Section 101: The Right to Security against Foreclosure

Section 102: The Right to Resolve Disputes without Litigation

Section 103: The Right to Fairness in Litigation

Section 104: The Right to Be Told of All Rules and Charges

Section 105: The Right to Stability in Rules and Charges

Section 106: The Right to Individual Autonomy

Section 107: The Right to Oversight of Associations and Directors

Section 108: The Right to Vote and Run for Office

Section 109: The Right to Reasonable Associations and Directors

Section 110: The Right to an Ombudsperson for Homeowners


Americans grant broad protection for homeowner rights. As recognized by the United States Supreme Court, “special respect for individual liberty in the home has long been part of our culture and our law.” [2] From roots in our federal Constitution and in every state’s constitution, protections branch out in statutes and court decisions to ensure fairness when any agency regulates homeowners.

     

However, current laws do not

adequately address many of the needs of the large and increasing number of homeowners regulated by associations in common interest communities. The nature of such communities requires residents to give up some of their autonomy, becoming regulated by an elected association board of directors.

  

Many residents who live in common interest communities are satisfied with the trade-off between personal autonomy and the benefits of living in such a community. However, problems can arise for a variety of reasons, including misunderstandings of rights and responsibilities or inequitable implementation of policies or penalties by an association board.

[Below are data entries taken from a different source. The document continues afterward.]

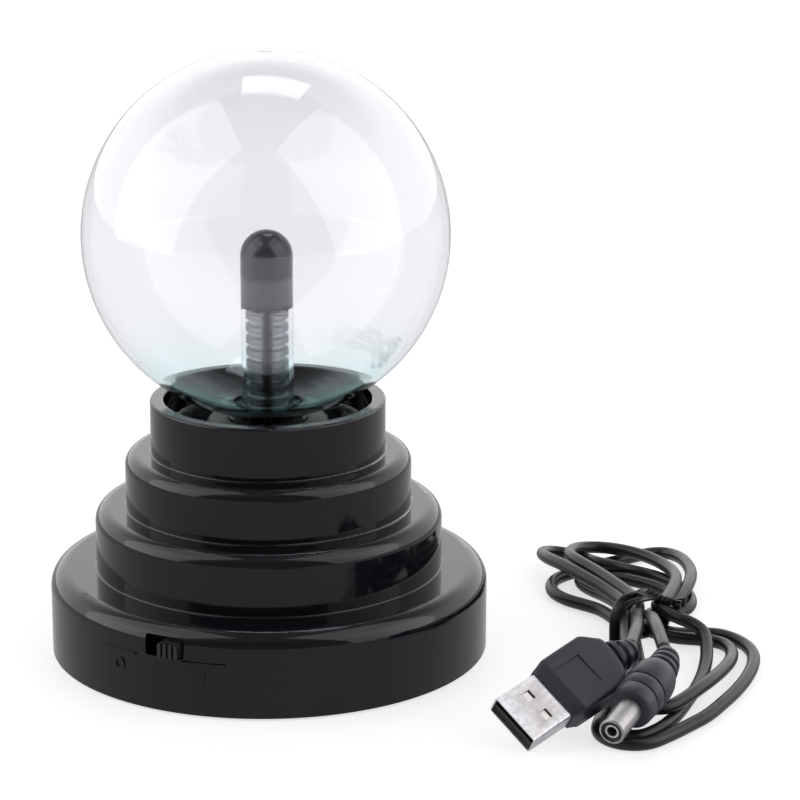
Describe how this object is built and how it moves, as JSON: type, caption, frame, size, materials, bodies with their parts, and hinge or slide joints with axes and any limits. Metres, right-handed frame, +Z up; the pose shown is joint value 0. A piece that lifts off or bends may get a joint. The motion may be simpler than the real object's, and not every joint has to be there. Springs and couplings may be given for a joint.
{
  "type": "plasma ball",
  "caption": "Clear glass plasma globe on a stepped round gloss base with a slide switch, battery bay and a tied power lead beside it.",
  "frame": {"origin": "centre of the base on the surface it stands on, under the middle of the globe", "axes": "+Z up along the globe's axis, -Y towards the front, +X to the right seen from the front"},
  "size_m": [0.1564, 0.1342, 0.1334],
  "materials": {
    "gloss_black": "high gloss moulded",
    "matte_black": "fine moulded texture",
    "pad_rubber": "soft pad",
    "screw_steel": "zinc plated",
    "board_green": "fibreglass board with solder mask",
    "ferrite": "sintered grey",
    "bobbin_plastic": "moulded",
    "copper_winding": "enamelled copper wire",
    "aluminium_sink": "extruded",
    "epoxy_black": "moulded epoxy",
    "capacitor_sleeve": "shrink sleeve",
    "film_red": "dipped lacquer",
    "resistor_beige": "lacquered",
    "contact_nickel": "nickel plated",
    "contact_gold": "gold flash",
    "switch_brown": "phenolic sheet",
    "cell_jacket": "printed film jacket",
    "clear_glass": "clear blown",
    "smoky_coating": "thin smoky film",
    "graphite": "packed conductive wool",
    "grey_silicone": "translucent silicone",
    "wire_red": "insulated wire",
    "seal_silicone": "cured sealant",
    "plug_metal": "tin plated",
    "cord_black": "satin flexible PVC",
    "plug_vinyl": "satin moulded PVC"
  },
  "bodies": {
    "base": {"housing_shell": "gloss_black", "bottom_cover": "matte_black", "rubber_feet": "pad_rubber", "housing_screws": "screw_steel", "circuit_board": "board_green", "board_screws": "screw_steel", "transformer_core": "ferrite", "transformer_bobbin": "bobbin_plastic", "transformer_winding": "copper_winding", "heat_sink": "aluminium_sink", "drive_transistor": "epoxy_black", "electrolytic_capacitor": "capacitor_sleeve", "film_capacitor": "film_red", "resistors": "resistor_beige", "supply_choke": "copper_winding", "socket_body": "matte_black", "socket_pin": "contact_nickel", "socket_spring": "contact_nickel", "switch_frame": "contact_nickel", "switch_base": "switch_brown", "switch_terminals": "contact_nickel", "battery_cells": "cell_jacket", "battery_plates": "contact_nickel", "battery_springs": "contact_nickel", "globe_glass": "clear_glass", "stem_tube": "clear_glass", "electrode_coating": "smoky_coating", "electrode_plug": "graphite", "ribbed_core": "grey_silicone", "high_voltage_lead": "wire_red", "globe_seal": "seal_silicone", "neck_ring": "pad_rubber", "battery_leads": "wire_red", "switch_leads": "wire_red", "socket_leads": "wire_red"},
    "switch": {"switch_slider": "matte_black"},
    "door": {"battery_door": "matte_black"},
    "power_lead": {"dc_barrel": "plug_metal", "dc_insulator": "matte_black", "dc_contact": "plug_metal", "dc_grip": "plug_vinyl", "usb_shell": "plug_metal", "usb_tongue": "matte_black", "usb_contacts": "contact_gold", "usb_body": "plug_vinyl", "dc_cord_end": "cord_black", "usb_cord_end": "cord_black", "upper_hank": "cord_black", "lower_hank": "cord_black", "lead_tie": "cord_black"}
  },
  "joints": [
    {"name": "switch_slide", "type": "slide", "parent": "base", "child": "switch", "axis": [-0.8878, 0.4602, 0], "range_m": [0, 0.0036]},
    {"name": "door_hinge", "type": "hinge", "parent": "base", "child": "door", "pos_m": [0, -0.0266, 0.0011], "axis": [-1, 0, 0], "range_deg": [0, 75]},
    {"name": "lead_lift", "type": "slide", "parent": "base", "child": "power_lead", "axis": [0, 0, 1], "range_m": [0, 0.12]}
  ]
}
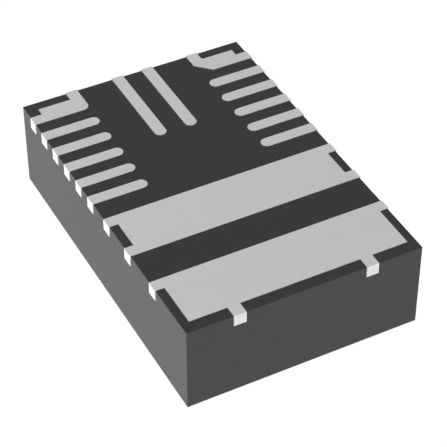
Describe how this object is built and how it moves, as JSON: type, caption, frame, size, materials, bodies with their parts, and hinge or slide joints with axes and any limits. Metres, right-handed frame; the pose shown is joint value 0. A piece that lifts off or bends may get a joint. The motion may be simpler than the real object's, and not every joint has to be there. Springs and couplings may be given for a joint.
{
  "type": "step-down converter module",
  "caption": "Flat moulded block with flush lead-frame lands on one face and square lead ends round its edges; a buck converter with its inductor inside.",
  "frame": {"origin": "centre of the flat marking face, which the module lies on", "axes": "+X across the short side, +Y along the long side towards the corner leads, +Z out of the solder lands"},
  "size_m": [0.004, 0.006, 0.0016],
  "materials": {
    "moulding_compound": "matte, silica-filled epoxy with sawn sides",
    "tinned_lead": "matte tin plate over copper",
    "silicon": "satin, ground back",
    "copper": "satin copper",
    "chip_ceramic": "matte fired ceramic",
    "tinned_cap": "satin tin plate",
    "solder": "satin reflowed solder",
    "pressed_core": "matte pressed alloy powder"
  },
  "bodies": {
    "root": {"moulded_body": "moulding_compound", "corner_lead_left": "tinned_lead", "corner_lead_right": "tinned_lead", "side_lead_left_1": "tinned_lead", "side_lead_left_2": "tinned_lead", "side_lead_left_3": "tinned_lead", "side_lead_left_4": "tinned_lead", "side_lead_left_5": "tinned_lead", "side_lead_right_1": "tinned_lead", "side_lead_right_2": "tinned_lead", "side_lead_right_3": "tinned_lead", "side_lead_right_4": "tinned_lead", "side_lead_right_5": "tinned_lead", "back_lead_left": "tinned_lead", "back_lead_right": "tinned_lead", "middle_bar_lead": "tinned_lead", "front_bar_lead": "tinned_lead", "converter_die": "silicon", "die_pillars": "copper", "input_capacitor_left": "chip_ceramic", "input_capacitor_left_caps": "tinned_cap", "input_capacitor_right": "chip_ceramic", "input_capacitor_right_caps": "tinned_cap", "supply_capacitor": "chip_ceramic", "supply_capacitor_caps": "tinned_cap", "boot_capacitor": "chip_ceramic", "boot_capacitor_caps": "tinned_cap", "capacitor_solder": "solder", "inductor_core": "pressed_core", "inductor_winding": "copper", "inductor_terminal_front": "tinned_cap", "inductor_terminal_back": "tinned_cap", "inductor_solder": "solder"}
  },
  "joints": []
}
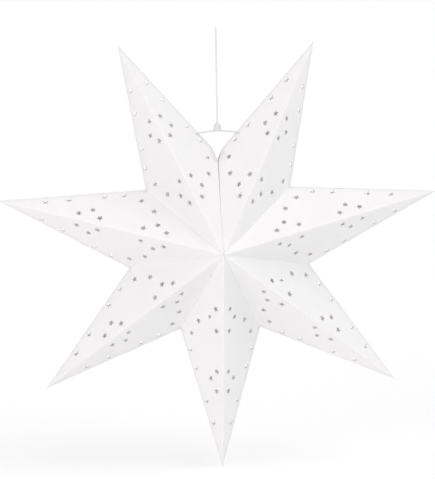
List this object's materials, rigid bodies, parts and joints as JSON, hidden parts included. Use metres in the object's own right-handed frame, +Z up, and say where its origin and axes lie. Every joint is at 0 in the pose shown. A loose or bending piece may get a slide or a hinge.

A “common-interest community”--sometimes called a common-interest development (CID) or planned unit development (PUD)--often is established by a developer to administer land or a building that is owned “in common,” and also can be created to  provide services or to enforce architectural rules or other regulations (with or without owning common property). Common interest communities range from single-building condominiums and cooperatives to multi-use developments, including single family homes, apartments, retail sites, and sometimes commercial or industrial property. The principles of this report are deliberately broad to apply to a variety of residential settings, while the model statute is an example of how to apply those principles to the case of single-family subdivisions.

     

From a consumer protection standpoint, the core issues revolve around the fact that the governing documents of an association are generally non-negotiable, were originally drafted by the developer’s attorney, and can be lengthy (sometimes hundreds of pages) and frequently incomprehensible to a nonprofessional. In some geographic areas, purchasers (at least of new homes) may find it difficult to find a neighborhood that does not have an association.[3] Consequently, it is fair to consider whether many owners can be meaningfully said to have understood and consented to the terms of the association’s governing documents, or to have had realistic alternatives to living in a common interest development.

 

When conflicts do occur, residents have few practical options. This is because associations have the power to make rules (like a legislature), enforce rules (like an executive), and resolve disputes over rules (like a judge)--all through a board of volunteer directors, who may vary substantially in their knowledge, experience, and sometimes intent. In the absence of a separation of powers, homeowners lack vital checks and balances.


[2]  City of Ladue v. Gilleo, 512 U.S. 43, 58 (1994). 

[3]  A reporter recently concluded, “In fast-growing parts of the country, especially in the South and West, essentially all new development involves private community associations.” R. Nelson, “Home Is Where the Rules Are,” Washington Post (12/18/05) at B-2.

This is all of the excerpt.